In the past, I’ve gotten some supplies together to try to make a daily practice out of art, especially when we go to South Africa and have a baby and I want to save mementos and keep a visual journal (quasi-scrapbook) about our time. However, I haven’t been accustomed to making it part of my daily life. So in June of 2016, after having prayed for months about my explorations in art and after having discovered how many talented artist there are on Instagram (and Facebook as well, incidentally), I finally committed to doing the ICAD Challenge put on by DaisyArt. Basically, you do something visually creative on an index card for 61 days (all of June and July). It was a great jumpstart for me back into creating visual art and realizing, also, that I can just do some paint swatches or doodle with a pen or paint something that “feels” like art to me. Index Card Art is a great way to experiment with new techniques or different products without feeling like you are wasting supplies. I had a great time doing all those miniature artworks. And I was able to be more intentional about incorporating art into my daily life.

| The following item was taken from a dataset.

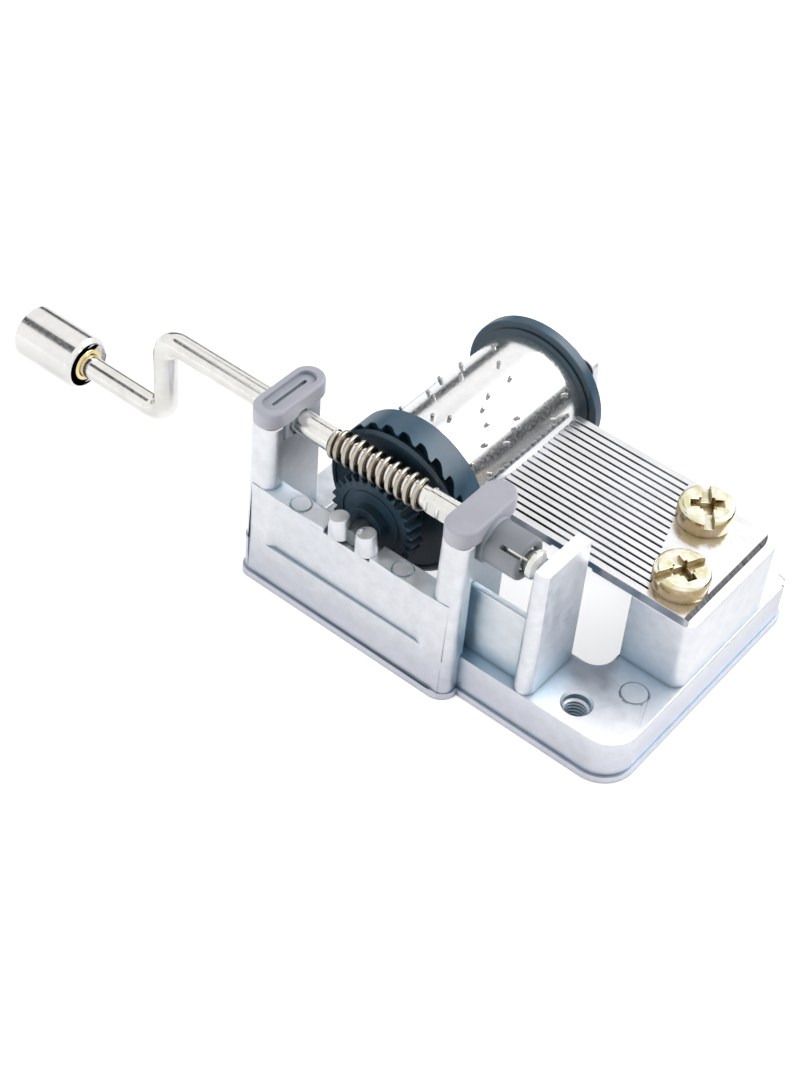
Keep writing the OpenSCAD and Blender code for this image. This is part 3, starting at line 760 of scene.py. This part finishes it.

When August started, I was at a bit of a loss as to “what to do now.” But the embers had been reignited and I started approaching my daily life with some creativity in mind. Since then, I’ve had a real desire to paint whimsical faces. At least once or twice a week, I have been drawing, sketching or doodling or painting a lady’s face in some form. Enough that my two budding children artists have started doing faces as well. It’s really exciting to me to see how my interest in developing my own style and pursuing my art has trickled down to my children. Can’t wait to see how this progresses over the next few years!